6. Anche la domanda presentata in via subordinata va devoluta alla cognizione dell’A.g.o.
7. Come osservato nell’ordinanza n. 11916/2021, le questioni dedotte in via gradata riguardano la mancata esecuzione degli obblighi derivanti da un accordo transattivo stipulato tra le parti, dalla cui lettura si evince la volontà di definire ogni materia litigiosa pendente attraverso reciproche concessioni.
Secondo parte ricorrente, il contenuto dell’atto transattivo e l’iter che ha portato alla sua approvazione confermerebbero la sua natura di accordo di cui all’art. 11 della l. n. 241/1990, con conseguente giurisdizione esclusiva del giudice amministrativo. Aggiunge che, anche laddove non si volesse qualificare la transazione del 1991 come un accordo ex art. 11, l. n. 241/1990, considerato il suo contenuto, verrebbe in rilievo l’art. 133, comma 1, lett. b) , c.p.a., che devolve alla giurisdizione esclusiva del giudice amministrativo “ le controversie aventi ad oggetto atti e provvedimenti relativi a rapporti di concessione di beni pubblici, ad eccezione delle controversie concernenti indennità, canoni ed altri corrispettivi ”.
La tesi di parte ricorrente non può trovare accoglimento.
L’atto transattivo ha un duplice contenuto: la rinuncia ai giudizi pendenti da parte di URBS, nonché l’impegno della società a corrispondere all’amministrazione “ a titolo di indennizzo di occupazione dal giugno 1980 fino alla data di rilascio dell’immobile avvenuto il 12.03.1988 ” la somma complessiva di lire 500.000.000;l’impegno da parte dell’amministrazione a consentire alla ricorrente, mediante la stipula di una apposita convenzione, l’utilizzo di alcuni locali da destinare a Museo Storico della Massoneria (cfr. l’art. 5 dell’atto).
La ricorrente lamenta l’inadempimento agli obblighi nascenti dalla transazione, avuto riguardo al mancato rilascio di una porzione dei locali di Palazzo Giustiniani.

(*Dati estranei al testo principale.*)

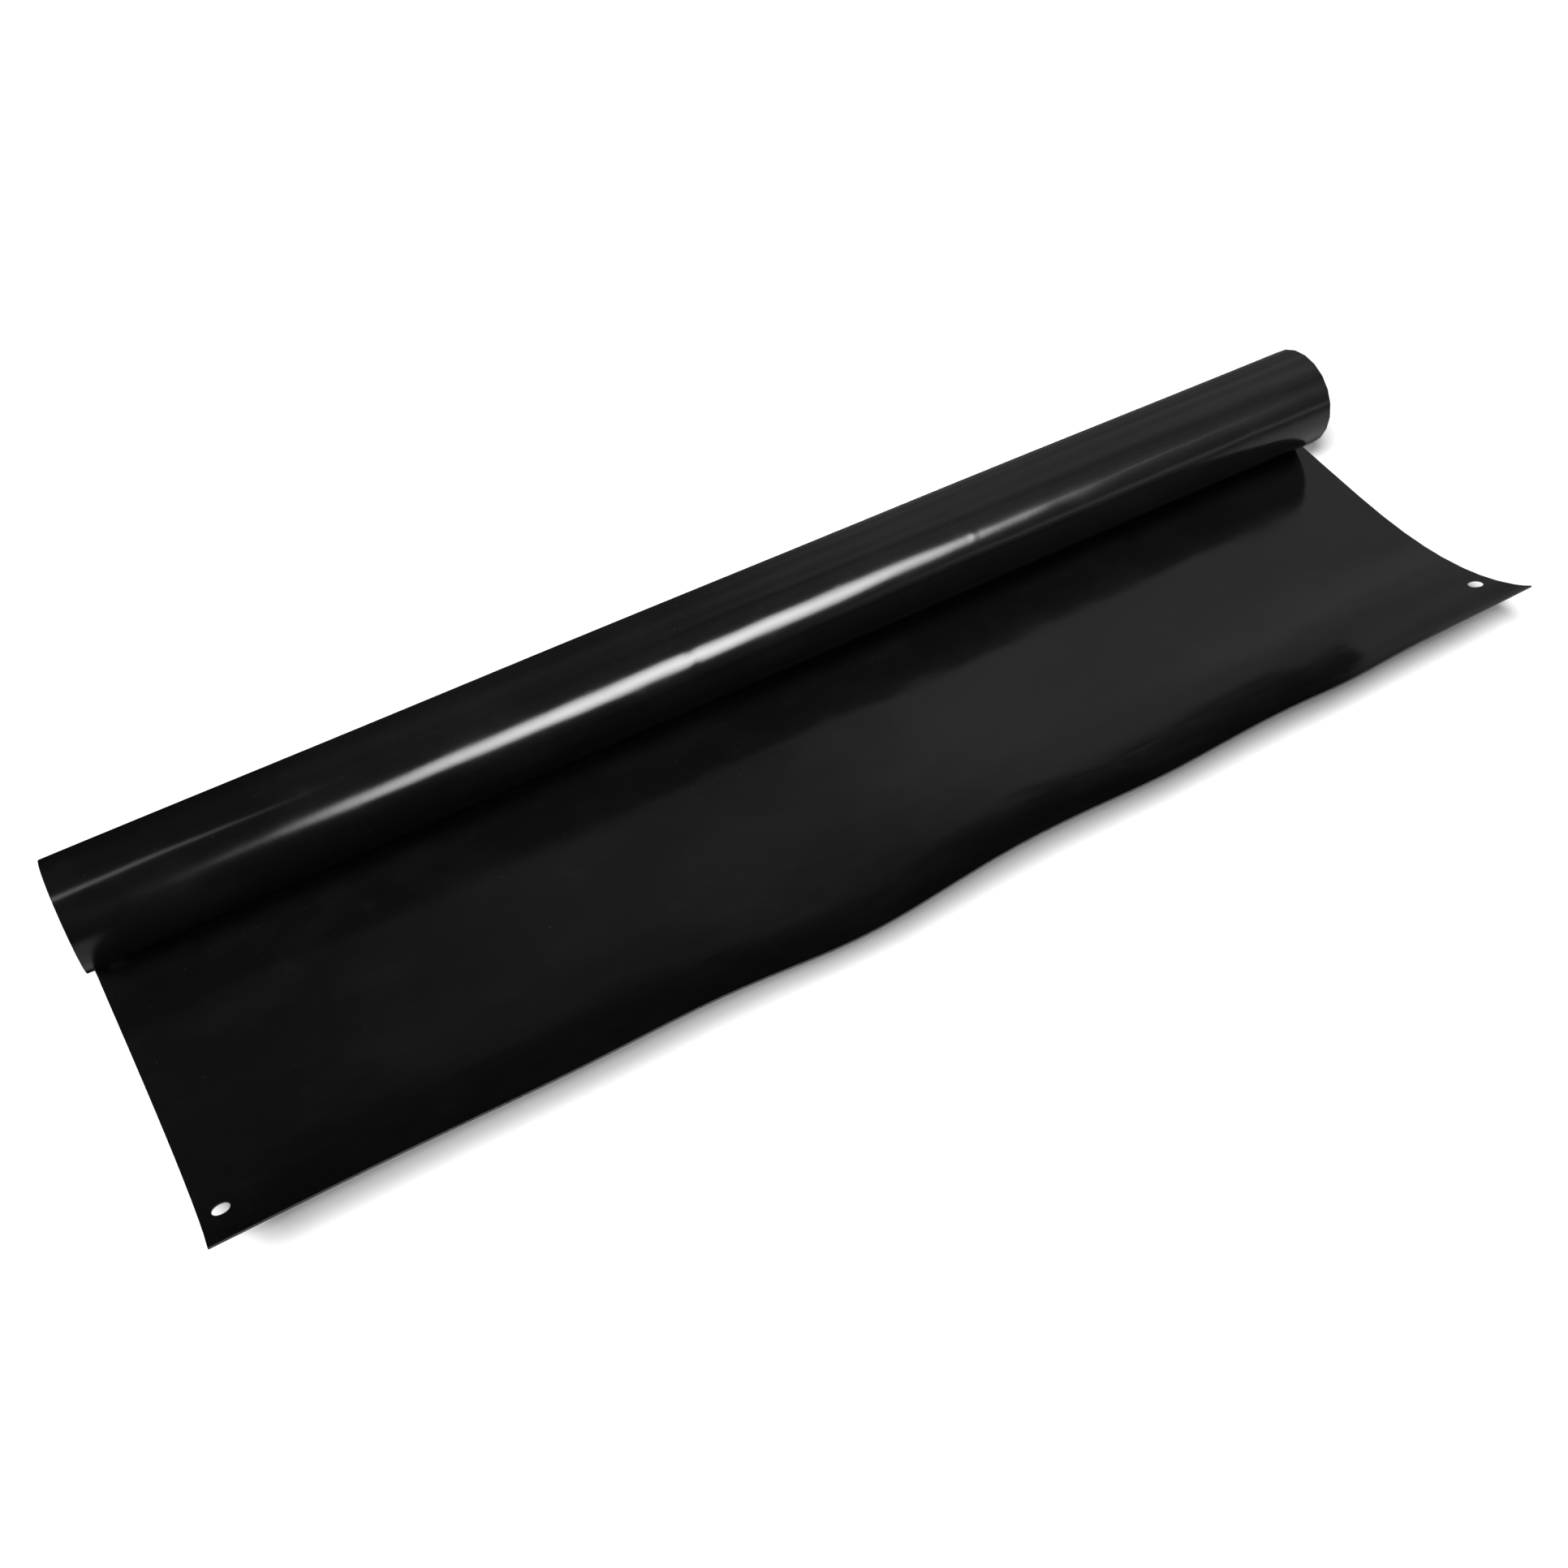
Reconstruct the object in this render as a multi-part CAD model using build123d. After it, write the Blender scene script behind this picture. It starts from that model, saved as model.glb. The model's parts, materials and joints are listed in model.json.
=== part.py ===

In primo luogo deve osservarsi che non è stata stipulata la convenzione prevista nell’atto transattivo per l’utilizzo dei locali in questione e, quindi, non esiste un rapporto concessorio tra le parti cui fare riferimento per trattenere, ai sensi dell’art. 133, comma 1, lett. b), c.p.a., la giurisdizione.
Neppure può richiamarsi l’art. 133, comma 1, lett. a) n. 2 c.p.a., che devolve alla giurisdizione esclusiva del giudice amministrativo le controversie in materia di “ formazione, conclusione ed esecuzione degli accordi integrativi o sostitutivi di provvedimento amministrativo e degli accordi fra pubbliche amministrazioni ”.
Un accordo integrativo del provvedimento, ai sensi dell’art. 11 della legge n. 241/1990, presuppone l’esistenza di un “procedimento” in cui l’assetto definitivo degli interessi pubblici e privati coinvolti viene definito, anziché con l’utilizzo del consueto schema provvedimentale, attraverso il ricorso a uno strumento tipico negoziale. Tuttavia, è ineludibile il vincolo, per l’amministrazione, del perseguimento dell’interesse pubblico, in quanto la scelta dello strumento consensuale non fa comunque venir meno l’esercizio di un potere discrezionale che avrebbe permesso la definizione del procedimento.
L’atto transattivo del 1991 è privo delle menzionate caratteristiche, tenuto conto dell’assenza di una pregressa attività procedimentale guidata dalla volontà dell’amministrazione di perseguire un interesse pubblico. In proposito, non rileva il contenuto della documentazione richiamata da parte ricorrente, vale a dire il parere dell’Avvocatura Generale dello Stato del 25 febbraio 1988, con cui la difesa erariale si è limitata a presentare all’amministrazione una relazione sulla possibilità di addivenire a una transazione con URBS, tenuto conto della situazione di “estremo disagio” sofferto dal Senato per l’indisponibilità di alcuni spazi occupati dalla società.
8. Dunque, come già prospettato nell’ordinanza n. 11916/2021, il Collegio rileva che, essendo stato esercitato da parte dell’amministrazione un potere di natura esclusivamente privatistica, anche la domanda relativa all’accertamento di presunti inadempimenti delle obbligazioni nascenti dalla transazione è soggetta alla giurisdizione del giudice ordinario.
9. Per le ragioni che precedono il ricorso deve essere dichiarato inammissibile per difetto di giurisdizione del giudice adito, trattandosi di controversia riservata alla cognizione del giudice ordinario, davanti al quale il processo potrà essere proseguito con le modalità e nei termini di cui all'art. 11 c.p.a.
10. Le spese del giudizio sono compensate, tenuto conto della peculiarità delle questioni sottoposte.